I think the devil is in the 'accept' part. And I don't think it can be reduced to a simple argument of utility, at least not in the modern context.
To the extent that cattle really were used as money and not only as a stable unit of account, that means Roman peasants bred their own money. That may be conceivably albeit highly unpractical in a simple agrarian economy. But it certainly wouldn't work in a modern surplus economy. There are other forces at work and many economists seem strangely ignorant of them.

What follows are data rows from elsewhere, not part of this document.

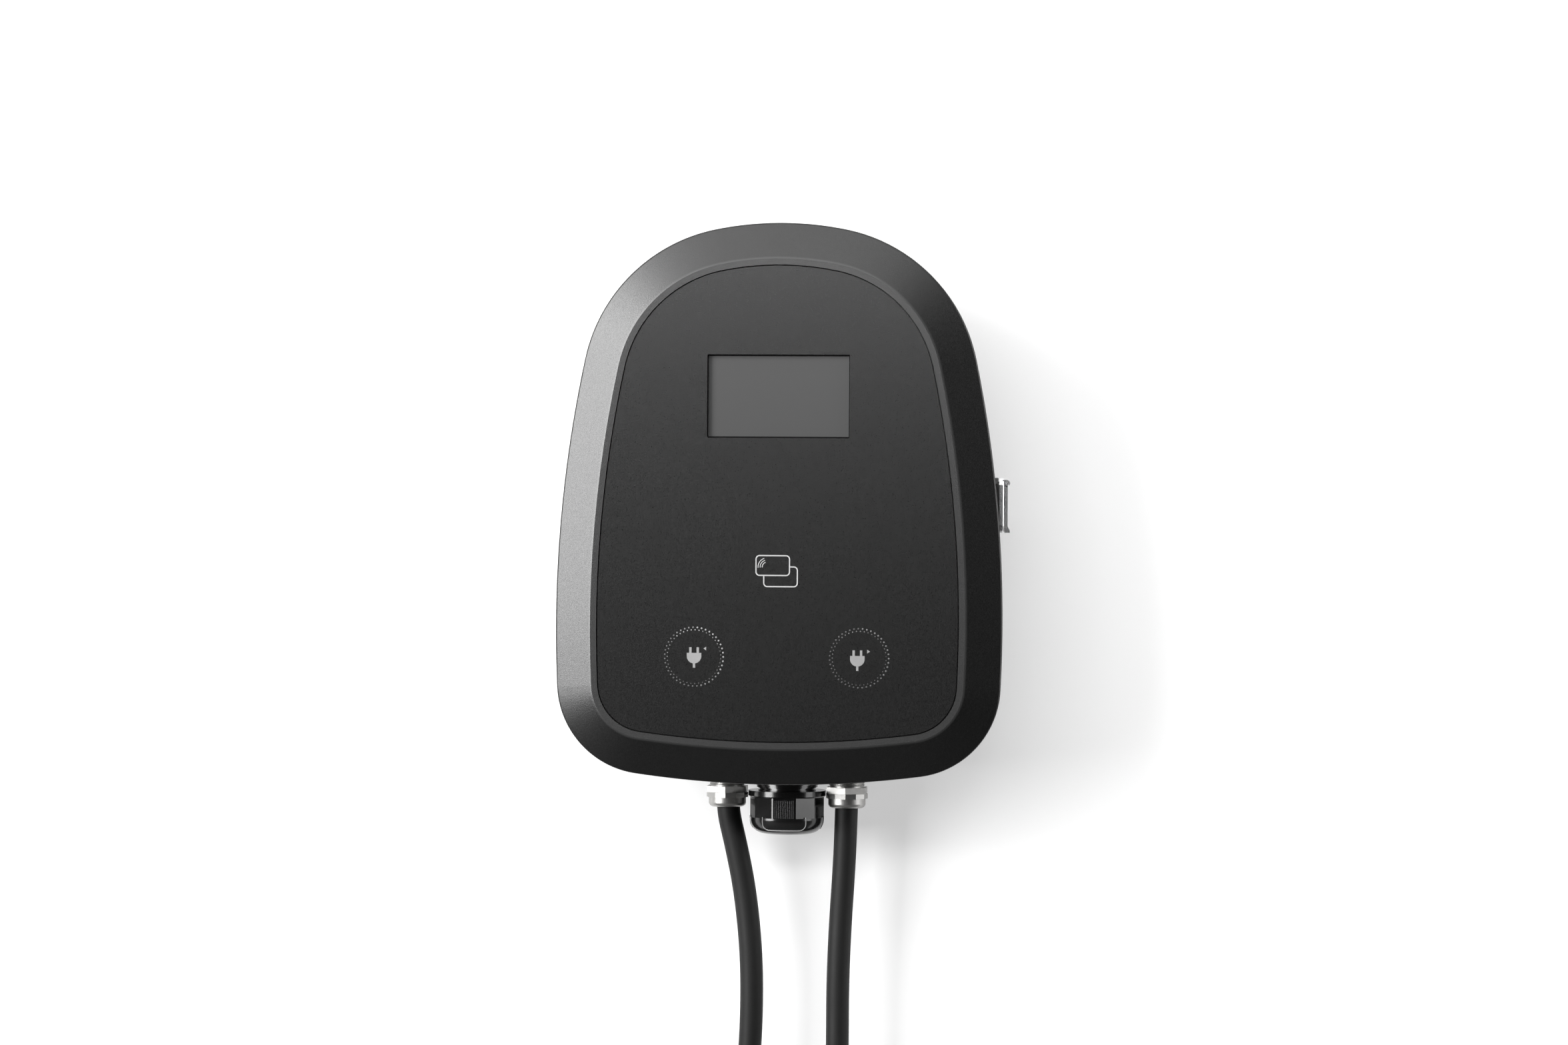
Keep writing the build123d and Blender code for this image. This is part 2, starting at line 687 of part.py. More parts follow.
with BuildPart() as sealing_frame:
    with BuildSketch(front_plane(DOOR_BACK)):
        add(casing_outline(COVER_DRAFT + 0.2))
        add(casing_outline(24), mode=Mode.SUBTRACT)
        with Locations(*frame_screw_spots):
            Circle(1.9, mode=Mode.SUBTRACT)
        # Notch that the lock's cam turns through.
        with Locations((120, 16)):
            Rectangle(10, 52, mode=Mode.SUBTRACT)
    extrude(amount=COVER_BACK - DOOR_BACK)
    # Hinge lugs that reach back to the pins.
    for middle in HINGE_HEIGHTS:
        with BuildSketch(Plane.XY.offset(middle - DOOR_KNUCKLE / 2)):
            with Locations((HINGE_X, -HINGE_DEPTH)):
                Circle(HINGE_RADIUS)
            with Locations((HINGE_X, -(HINGE_DEPTH + DOOR_BACK + 0.5) / 2)):
                Rectangle(5.6, DOOR_BACK + 0.5 - HINGE_DEPTH)
            with Locations((HINGE_X, -HINGE_DEPTH)):
                Circle(HINGE_PIN + HINGE_RUNNING, mode=Mode.SUBTRACT)
        extrude(amount=DOOR_KNUCKLE)
save(sealing_frame.part, "sealing_frame")

with BuildPart() as frame_screws:
    with BuildSketch(front_plane(DOOR_BACK)):
        with Locations(*frame_screw_spots):
            Circle(1.6)
    extrude(amount=14)
    with BuildSketch(front_plane(DOOR_BACK)):
        with Locations(*frame_screw_spots):
            Circle(3.2)
    extrude(amount=-1.2)
save(frame_screws.part, "frame_screws")

with BuildPart() as front_panel:
    with BuildSketch(front_plane(PANEL_SEAT)):
        add(casing_outline(PANEL_EDGE))
        with Locations((0, DISPLAY_HEIGHT)):
            RectangleRounded(*DISPLAY_WINDOW, 1, mode=Mode.SUBTRACT)
    extrude(amount=PANEL_THICKNESS)
save(front_panel.part, "front_panel")

with BuildPart() as display_glass:
    with BuildSketch(front_plane(GLASS_BACK)):
        with Locations((0, DISPLAY_HEIGHT)):
            Rectangle(*DISPLAY_GLASS)
    extrude(amount=PANEL_SEAT - GLASS_BACK)
save(display_glass.part, "display_glass")

with BuildPart() as display_module:
    with BuildSketch(front_plane(109.2)):
        with Locations((0, DISPLAY_HEIGHT)):
            Rectangle(98, 58)
    extrude(amount=4)
    with BuildSketch(front_plane(107.2)):
        with Locations((-18, DISPLAY_HEIGHT)):
            Rectangle(50, 30)
    extrude(amount=2)
save(display_module.part, "display_module")

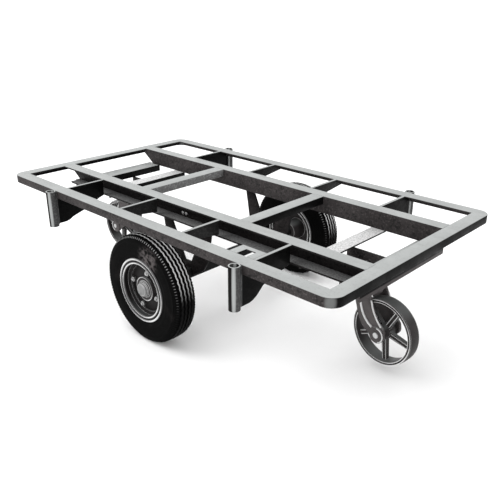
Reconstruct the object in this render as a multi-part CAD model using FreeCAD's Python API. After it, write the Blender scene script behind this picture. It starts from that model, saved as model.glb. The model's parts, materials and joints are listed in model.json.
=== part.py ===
"""Flatbed platform truck: an open welded deck on two centre load wheels and two swivel casters.

Millimetres. X runs along the deck, Y across it (the near side is -Y) and Z up from the floor.
Every subcomponent is written to parts/NODE.step.
"""
import FreeCAD, Part
import math
import os

Vector = FreeCAD.Vector
ENDS = {"left": -1, "right": 1}
SIDES = {"near": -1, "far": 1}
ORIGIN = Vector(0, 0, 0)

# Deck frame
DECK_LENGTH = 1640.0
DECK_WIDTH = 914.4
DECK_TOP = 459.0
PLATE = 5.0
RAIL_FLANGE = 50.0
RAIL_DEPTH = 30.0
CORNER_SIZE = 60.0
CORNER_RADIUS = 44.0

# Inner beams: two channels along X with their toes outward
BEAM_INNER_Y = 195.6
BEAM_FLANGE = 50.8
BEAM_DEPTH = 65.0
BEAM_FLANGE_THICKNESS = 6.0
SNIP_X = (722.0, 808.0)
BEAM_BOLT_X = (-43.0, -25.0)
BEAM_BOLT_Z = 415.0
BEAM_BOLT_RADIUS = 4.0

# Cross members between the beams, top flush with the deck
CROSS_NEAR_X = 240.0
CROSS_FAR_X = 291.0

# Bolsters and caster saddles, under the beams
BOLSTER_DEPTH = 29.0
BOLSTER_PLATE = 6.5
INNER_BOLSTER_X = (505.0, 561.0)
INNER_BOLSTER_HALF_SPAN = 206.0
END_BOLSTER_X = (686.0, 760.0)
END_BOLSTER_HALF_SPAN = {"left": 206.0, "right": 246.0}
END_BOLSTER_BOTTOM = 352.0
SADDLE_X = (505.0, 700.0)
SADDLE_HALF_WIDTH = 61.0
SADDLE_DEPTH = 40.0
SADDLE_PLATE = 6.0

# Outriggers from the beams to the side rails
OUTRIGGER_X = {"left": -142.0, "right": 188.0}
OUTRIGGER_BOTTOM = 404.0
GUSSET_X = {"left": -485.0, "right": 500.0}
GUSSET_KNEE = {"left": (346.0, 354.0), "right": (366.0, 364.0)}
GUSSET_BOTTOM = 327.0
STRIP_REACH = 9.5

# Stake sockets: pipe outside the side rails
SOCKET_X = 490.0
SOCKET_RADIUS = 18.0
SOCKET_BORE = 14.0
SOCKET_GAP = 0.3
SOCKET_BOTTOM = 320.0

# Slotted plate beside the near rail
SLOT_PLATE_X = (401.0, 497.5)
SLOT_PLATE_DEPTH = 60.0
SLOT_X = (432.0, 471.0)
SLOT_DEPTH = 42.0

# Load wheels and their axle
WHEEL_RADIUS = 200.0
WHEEL_Y = 402.6
AXLE_RADIUS = 12.7
AXLE_HALF_SIDE = 19.0
AXLE_COLLAR_Y = (334.6, 344.6)
AXLE_COLLAR_RADIUS = 20.0
RUNNING_GAP = 0.05
LUG_COUNT = 4
LUG_CIRCLE = 66.0
LUG_START_DEG = -15.0
LUG_STUD_RADIUS = 5.0
LUG_NUT_ACROSS = 17.0

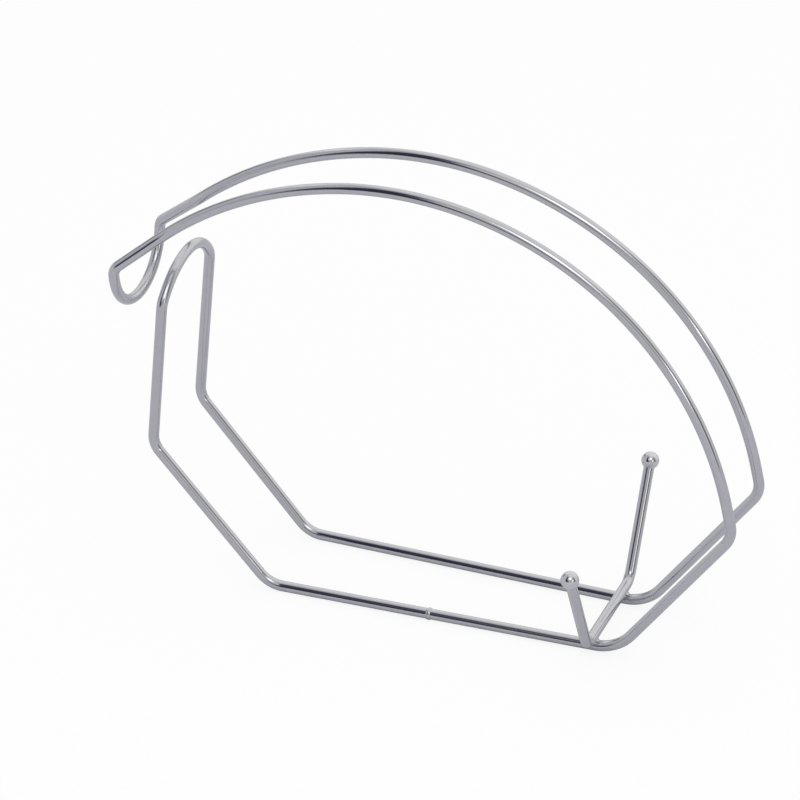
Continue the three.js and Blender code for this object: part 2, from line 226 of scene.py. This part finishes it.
def tube(name, rings):
    """A round wire as one closed mesh, with how far along and around it each point is, and its frost."""
    vertices, along, around, frost = [], [], [], []
    normal = Vector((0, 0, 1))
    travelled = 0.0
    for i, (point, direction, rough) in enumerate(rings):
        normal = (normal - direction * normal.dot(direction)).normalized()
        binormal = direction.cross(normal)
        if i:
            travelled += (point - rings[i - 1][0]).length
        for k in range(WIRE_SIDES):
            a = 2 * math.pi * k / WIRE_SIDES
            vertices.append(place(point + (normal * math.cos(a) + binormal * math.sin(a)) * WIRE_RADIUS))
            along.append(travelled)
            around.append(k / WIRE_SIDES)
            frost.append(rough)
    faces = []
    for i in range(len(rings) - 1):
        row, following = i * WIRE_SIDES, (i + 1) * WIRE_SIDES
        for k in range(WIRE_SIDES):
            n = (k + 1) % WIRE_SIDES
            faces.append((row + k, row + n, following + n, following + k))
    last = (len(rings) - 1) * WIRE_SIDES
    faces.append(tuple(reversed(range(WIRE_SIDES))))
    faces.append(tuple(range(last, last + WIRE_SIDES)))
    mesh = bpy.data.meshes.new(name)
    mesh.from_pydata(vertices, [], faces)
    for key, values in (("along", along), ("around", around), ("frost", frost)):
        mesh.attributes.new(key, "FLOAT", "POINT").data.foreach_set("value", values)
    return add_piece(name, mesh, flat_faces=2)


def add_piece(name, mesh, flat_faces=0):
    """Shades a mesh smooth, apart from its last faces, and puts it in the scene."""
    mesh.update()
    smooth = [True] * (len(mesh.polygons) - flat_faces) + [False] * flat_faces
    mesh.polygons.foreach_set("use_smooth", smooth)
    piece = bpy.data.objects.new(name, mesh)
    bpy.context.scene.collection.objects.link(piece)
    return piece


# Frame wire, from one side of the butt weld round to the other
rail_direction = (on_rail(FRONT, RAIL_RIGHT_X) - on_rail(FRONT, RAIL_LEFT_X)).normalized()
weld_centre = on_rail(FRONT, BUTT_WELD_X)
wire_end = rail_direction * BUTT_WELD_LENGTH / 4
frame_corners = [(weld_centre - wire_end, 0, 0.0)]
frame_corners += post_run(FRONT) + post_run(REAR)[-2::-1]
frame_corners += arch_run(REAR) + arch_run(FRONT)[-2::-1]
frame_corners += [(weld_centre + wire_end, 0, 0.0)]
frame_wire = tube("frame_form", spread(bend_wire(frame_corners)))


# Saddle wire, from ball to ball
def saddle_corner(side):
    return Vector((SADDLE_X, side * SADDLE_HALF, BAR_HEIGHT))


def arm_direction(side):
    return Vector((0, side * ARM_REACH, ARM_RISE)).normalized()


def ball_centre(side):
    return saddle_corner(side) + Vector((0, side * ARM_REACH, ARM_RISE))


saddle_corners = [
    (ball_centre(FRONT) - arm_direction(FRONT) * ARM_END_INSET, 0, 0.0),
    (saddle_corner(FRONT), SADDLE_BEND, 0.0),
    (saddle_corner(REAR), SADDLE_BEND, 0.0),
    (ball_centre(REAR) - arm_direction(REAR) * ARM_END_INSET, 0, 0.0),
]
saddle_wire = tube("saddle_form", spread(bend_wire(saddle_corners)))


# Turned and pressed forms
def turned(name, profile, centre, axis, wobble=0.0):
    """A profile of (radius, height) turned about an axis, with a slight unevenness for weld metal."""
    turn = Vector((0, 0, 1)).rotation_difference(axis).to_matrix()
    vertices = [place(centre + turn @ Vector((0, 0, profile[0][1])))]
    inner = profile[1:-1]
    for j, (radius, height) in enumerate(inner):
        for k in range(TURNED_SIDES):
            a = 2 * math.pi * k / TURNED_SIDES
            coarse = math.sin(COARSE_WAVES * a + j)
            fine = FINE_SHARE * math.sin(FINE_WAVES * a + FINE_DRIFT * j)
            uneven = 1 + wobble * (coarse + fine)
            spot = Vector((radius * uneven * math.cos(a), radius * uneven * math.sin(a), height))
            vertices.append(place(centre + turn @ spot))
    vertices.append(place(centre + turn @ Vector((0, 0, profile[-1][1]))))
    top = len(vertices) - 1
    final = 1 + (len(inner) - 1) * TURNED_SIDES
    faces = []
    for k in range(TURNED_SIDES):
        n = (k + 1) % TURNED_SIDES
        faces.append((0, 1 + n, 1 + k))
        for j in range(len(inner) - 1):
            row, following = 1 + j * TURNED_SIDES, 1 + (j + 1) * TURNED_SIDES
            faces.append((row + k, row + n, following + n, following + k))
        faces.append((final + k, final + n, top))
    mesh = bpy.data.meshes.new(name)
    mesh.from_pydata(vertices, [], faces)
    mesh.attributes.new("frost", "FLOAT", "POINT").data.foreach_set("value", [0.0] * len(vertices))
    return add_piece(name, mesh)


def ball(name, side):
    """A ball with a fine ring at the seam, where it meets its arm."""
    seam_radius = WIRE_RADIUS + SEAM_LEDGE
    seam = -math.acos(seam_radius / BALL_RADIUS)
    seam_height = BALL_RADIUS * math.sin(seam)
    stub_height = -BALL_RADIUS + STUB_RAISE
    profile = [
        (0.0, stub_height),
        (WIRE_RADIUS - STUB_INSET, stub_height),
        (WIRE_RADIUS + SEAM_FOOT_OUT, seam_height - SEAM_FOOT_DOWN),
        (seam_radius - SEAM_LIP_IN, seam_height - SEAM_LIP_DOWN),
    ]
    for k in range(BALL_STEPS):
        a = seam + (math.pi / 2 - seam) * k / BALL_STEPS
        profile.append((BALL_RADIUS * math.cos(a), BALL_RADIUS * math.sin(a)))
    profile.append((0.0, BALL_RADIUS))
    return turned(name, profile, ball_centre(side), arm_direction(side))


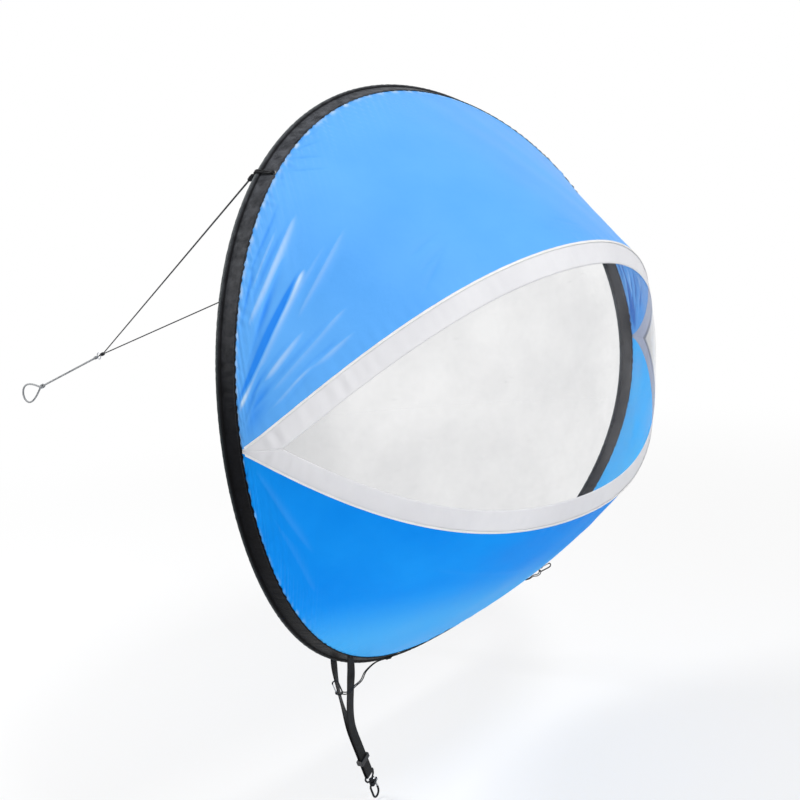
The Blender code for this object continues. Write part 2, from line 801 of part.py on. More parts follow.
def make_bridle(looks):
    """Ring, both lines with their knots, and the rein with its hand loop."""
    along = rein_direction()
    radius = make_ring(looks["steel"])
    front_knot = make_bight_knot("bridle_knot", ring_place() - along * radius, along, LINE_DIAMETER,
                                 BRIDLE_KNOT_LENGTH, BRIDLE_KNOT_SIZE, looks["black_cord"])
    tie_reach = CHANNEL_RADIUS + 2 * GAP + LINE_DIAMETER
    left_tie = on_sleeve(LINE_ANGLE, -tie_reach, 0)
    for side, name in ((1, "left"), (-1, "right")):
        start = Vector((left_tie.x * side, left_tie.y, left_tie.z))
        finish = front_knot - along * GAP * 2 - Vector((side * LINE_DIAMETER * 0.75, 0, 0))
        direction = (finish - start).normalized()
        make_knot(name + "_line_knot", start + direction * (KNOT_LENGTH + LINE_DIAMETER) / 2, direction, KNOT_LENGTH,
                  KNOT_DIAMETER, LINE_DIAMETER, looks["black_cord"])
        tube(name + "_bridle_line", straight(start + direction * GAP * 2, finish, CORD_POINTS), LINE_DIAMETER,
             looks["black_cord"])

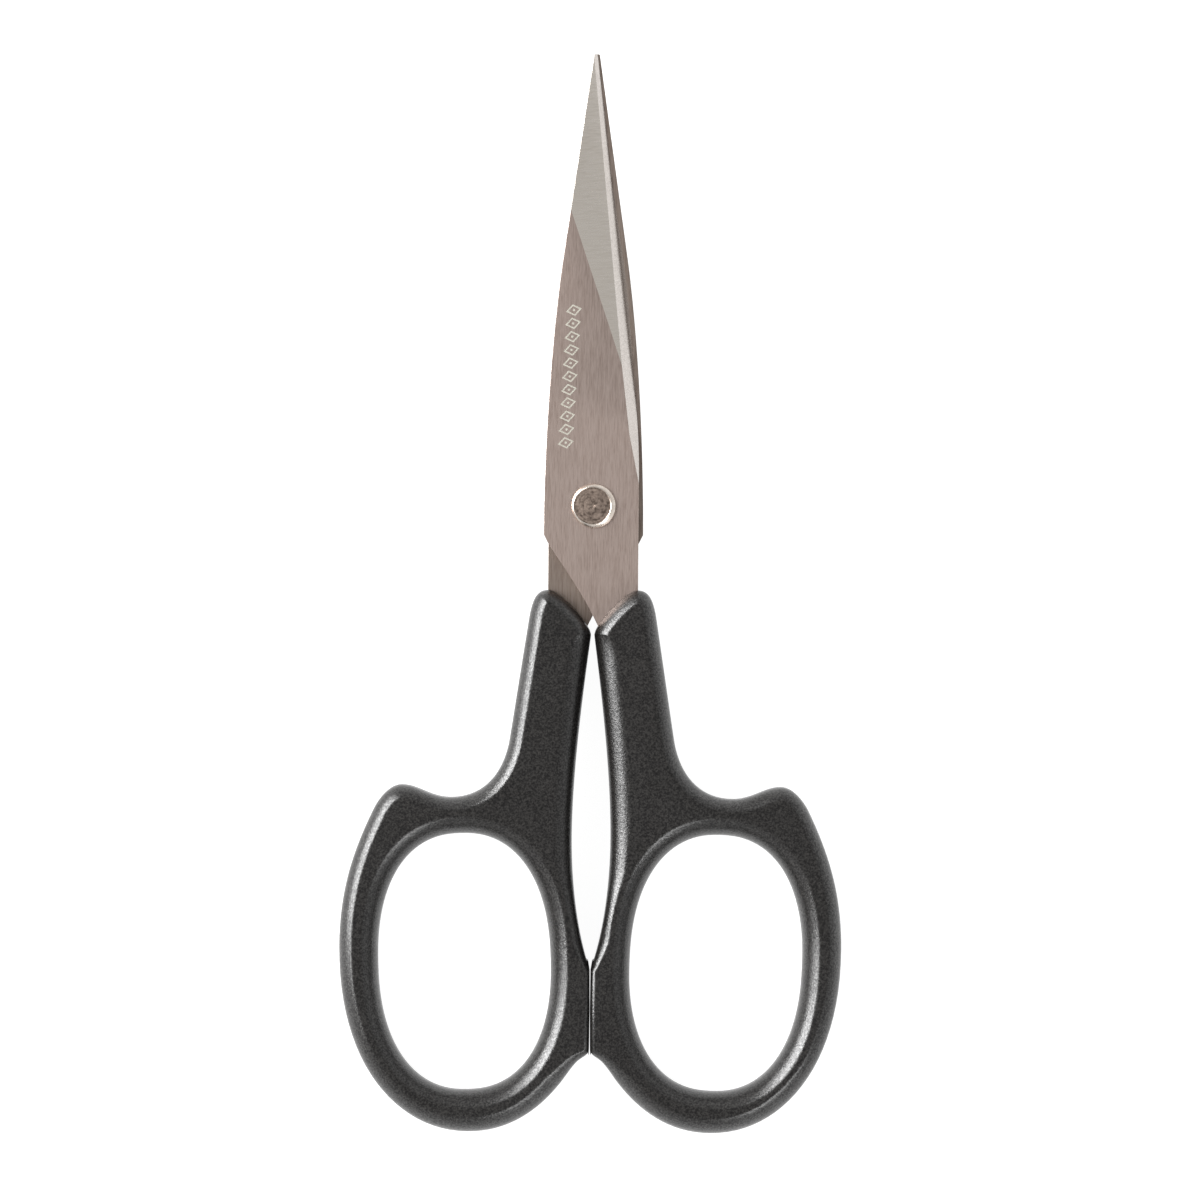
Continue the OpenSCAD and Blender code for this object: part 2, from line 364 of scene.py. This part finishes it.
def counterclockwise(loop):
    area = sum(a.cross(b) for a, b in zip(loop, loop[1:] + loop[:1]))
    return loop if area > 0 else loop[::-1]


def distance_to(loop, point):
    """Distance from a point to a closed loop."""
    best = 1.0
    for a, b in zip(loop, loop[1:] + loop[:1]):
        along = b - a
        share = max(0, min(1, (point - a).dot(along) / along.length_squared))
        best = min(best, (a + along * share - point).length)
    return best


def moved_in(loop, normals, widths):
    """A loop moved along its normals. Where it would cross itself, in a tight corner,
    the crossed stretch closes up to a point."""
    moved = [p + n * w for p, n, w in zip(loop, normals, widths)]
    clear = [distance_to(loop, q) > w * UNCROSSED - TOUCH for q, w in zip(moved, widths)]
    n = len(loop)
    for i in range(n):
        if clear[i]:
            continue
        before = next(k for k in range(1, n) if clear[i - k])
        after = next(k for k in range(1, n) if clear[(i + k) % n])
        moved[i] = (moved[i - before] + moved[(i + after) % n]) / 2
    return moved


def ramp(value, start, end):
    """0 at start, 1 at end, and straight between."""
    return max(0, min(1, (value - start) / (end - start)))


def outer_section(p, hole, pad_low, pad_high):
    """Width of the rounded edge at a point of a handle's outline, and its slope at the crest."""
    gap = ramp(p.x, GAP_SIDE + GAP_SIDE_FADE, GAP_SIDE)
    gap *= ramp(p.y, pad_high + GAP_FROM, pad_high + GAP_FULL)
    gap *= ramp(p.y, PIVOT.y - NOSE_CORNER, PIVOT.y - NOSE_CORNER - NOSE_RUN)
    ring = ramp(p.y, pad_low - RING_FROM, pad_low - RING_FULL)
    full = OUTER_ROUND + gap * (GAP_ROUND - OUTER_ROUND) + ring * (RING_ROUND - OUTER_ROUND)
    past = max(0, pad_low - p.y, p.y - pad_high)
    narrow = PAD_ROUND + GROWTH_ACROSS * abs(p.x) + GROWTH_ALONG * past
    room = distance_to(hole, p) - HOLE_ROUND - 2 * SOFT_CREST - RIDGE
    return min(full, narrow, room), CREST + gap * (GAP_CREST - CREST)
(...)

Posted by: Oliver | November 01, 2012 at 04:38 PM
Just stumbled across this: http://socialdemocracy21stcentury.blogspot.ch/2012/11/my-posts-on-origin-of-money.html
Something in it for everyone...
Posted by: Oliver | November 01, 2012 at 04:48 PM
This from Feveryear's The Pound Sterling: A History of english money, chap 11:
"Peel and the Bank Charter Act
WHILE the Bank Charter Bill was still before the House of Commons Sir Robert Peel received a letter from John Horsley Palmer warning him that the proposed strict limitation of the note issue would make it difficult, if not impossible, for the Bank to render that assistance during a crisis which it had rendered in 1825, 1836, and 1839 and which had come to be expected of it. A few days later he received a similar letter from Henry Bosanquet, a director of the London and Westminster Bank, who, without entering into the question of the meaning of 'currency',"...
The quote from
http://www.questia.com/library/1456707/the-pound-sterling-a-history-of-english-money
Posted by: Jacques René Giguère | November 01, 2012 at 05:12 PM
As there seems to be a really sophisticated readership here i thought i might get a good answer to the question here: How much is the Bundesbank worth? There was some discussion here in Germany because of the questionable claims the Bundesbank has to other central banks which might vanish when the Eurosystem should desintegrate (both unlikely imo but ok). I have some thoughts layed out here,
http://makrointelligenzint.blogspot.de/2012/11/how-much-is-central-bank-worth-what.html
but I m sure there is someone smarter than me here that could come up with something interesting.